Ces contenus, partagés ici sur le site d’Amel Association International, sont libres de droits et amenés à être diffusés le plus largement possible, du Moyen-Orient au Maghreb, afin de servir de support de formation pour des animateurs en agriculture durable, et de guide pour des exploitations souhaitant se convertir à des modèles agricoles alternatifs.
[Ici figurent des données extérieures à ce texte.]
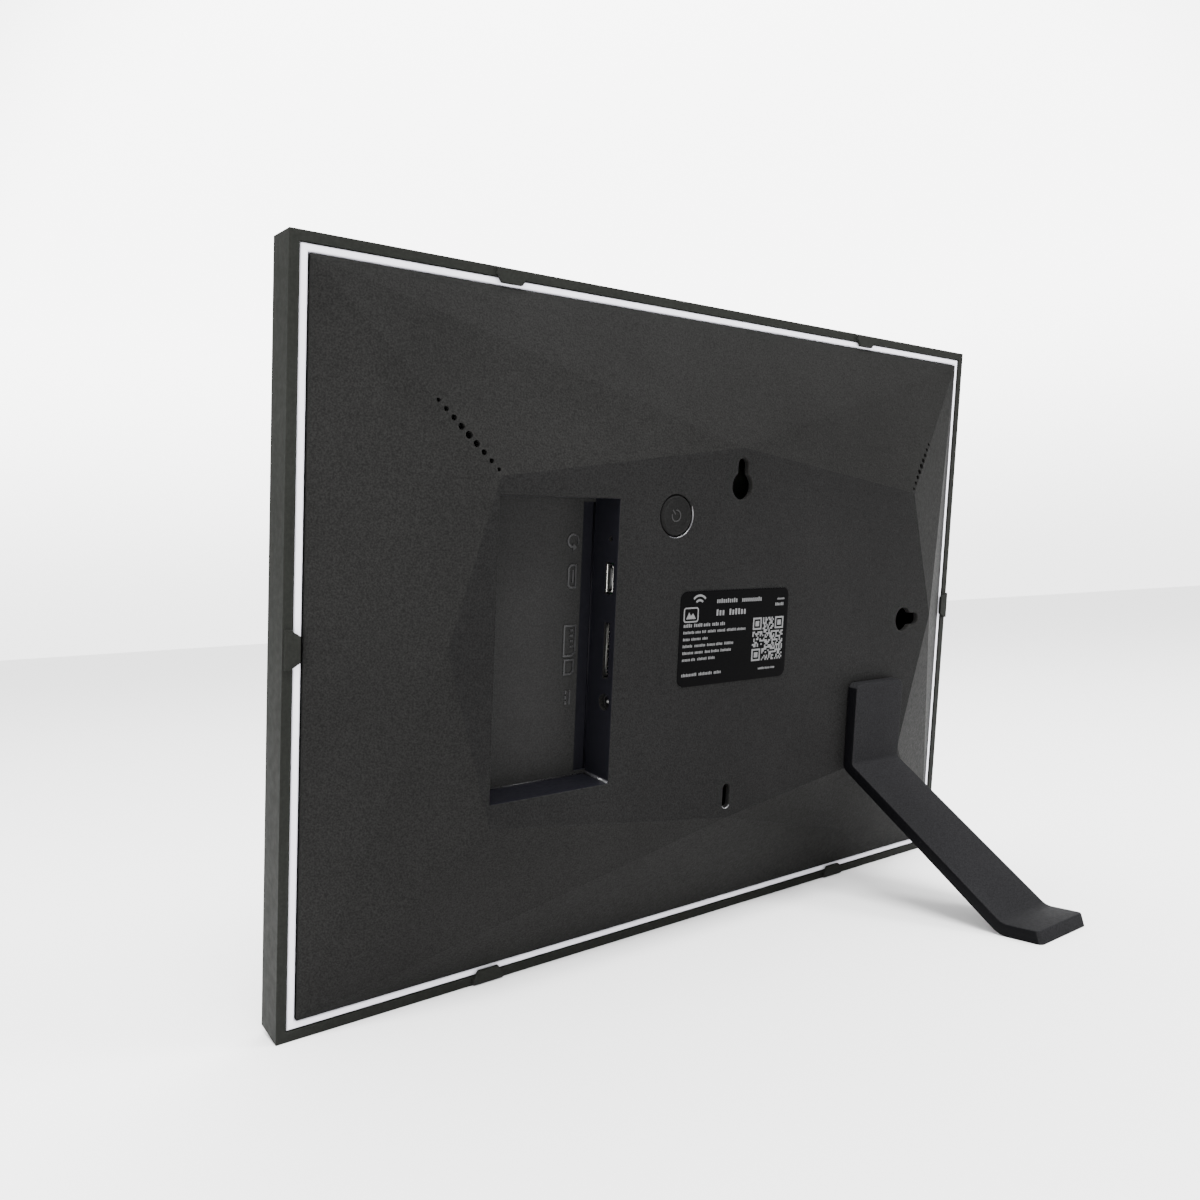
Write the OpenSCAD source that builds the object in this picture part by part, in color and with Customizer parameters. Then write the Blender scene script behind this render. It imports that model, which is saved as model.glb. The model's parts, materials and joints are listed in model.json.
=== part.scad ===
// Digital photo frame with a ten-inch display, a faceted rear cover and a clip-on stand.
// World frame: +Z up, display faces -Y, millimetres. Origin: on the table, under the middle of the object.
// Parts are drawn in the frame's own axes, seen from behind: +X right, +Y up along the frame,
// +Z towards the back (called depth here, 0 at the rear rim), and then leaned back as a whole.

/* [Outer frame] */
// Width of the frame
frame_w = 265; // [262:1:275]
// Height of the frame
frame_h = 195; // [193:1:205]
// Depth of the frame's side wall
frame_d = 11; // [10.6:0.1:14]
// Thickness of the side wall, which is also the rear rim
rim_w = 2.6; // [2.4:0.1:3]
// Width of the front lip round the glass
lip_w = 9; // [7:0.5:14]
// Thickness of the front lip
lip_t = 1.8; // [1.4:0.1:2]
// Height of the snap tabs over the rear rim
tab_t = 1; // [0.6:0.1:1.4]
// Distance of the top and bottom snap tabs from the middle
tab_x = 73; // [50:1:90]

/* [Display] */
// Width of the picture area
view_w = 217; // [200:1:220]
// Height of the picture area
view_h = 136; // [120:1:140]

/* [Rear cover] */
// Height of the flat plateau over the rear rim
plateau_z = 16.5; // [16.5:0.5:20]
// Wall thickness of the cover
wall = 1.6; // [1.2:0.1:1.8]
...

La crise syrienne, mais aussi les nombreuses guerres qui déchirent le Moyen-Orient depuis plusieurs décennies, ont causés d’immenses dommages au patrimoine agricole de la région. Depuis 2011 en Syrie, les infrastructures et le matériel agricoles, les fermes, les citernes ont régulièrement été la cible directe des différents belligérants du conflit, afin d’affamer et donc d’asservir les populations civiles privées de moyen de production alimentaire. Au Liban, la crise syrienne a pour conséquence de tendre le marché de l’accès à la terre, de fermer la majeure partie des routes commerciales offrant traditionnellement des débouchés aux produits agricoles (les routes vers le pays du Golfe d’une part, la Turquie puis l’Europe d’autre part, passait par le territoire syrien). De plus, les politiques de reconstructions post-conflits tendent à imposer un nombre très restreint de semences modifiées (« hybrides » ou « OGM »), afin de concentrer la production aux mains de quelques entreprises et de faciliter la vente de pesticides et fertilisants. A ce titre, l’exemple de l’Irak post-Guerre du golfe est révélateur, lorsque le plan « Bremer » mis en place sous égide américaine en 2003, restreint à seulement 22 variétés de blé « hybrides » les semences autorisées à la production et à la vente – en majorité des semences produites par les Etats-Unis – interdisant de fait les centaines d’autres variétés qui étaient cultivées depuis la nuit des temps. Enfin, l’utilisation massives de pesticides et fertilisants chimiques dans la région ; les conséquences du changement climatique (sécheresses, tempêtes et pluies violentes, etc.) sont autant de facteurs qui menacent un patrimoine agricole millénaire de disparition complète.

La diversité semencière et l’autonomie paysanne sont donc particulièrement menacées dans cette région, qui constituait, depuis l’ère mésopotamienne, le grenier du monde. Il est donc d’une importance capitale de développer des initiatives tendant à protéger ce patrimoine et à faire évoluer les pratiques vers une agriculture plus durable.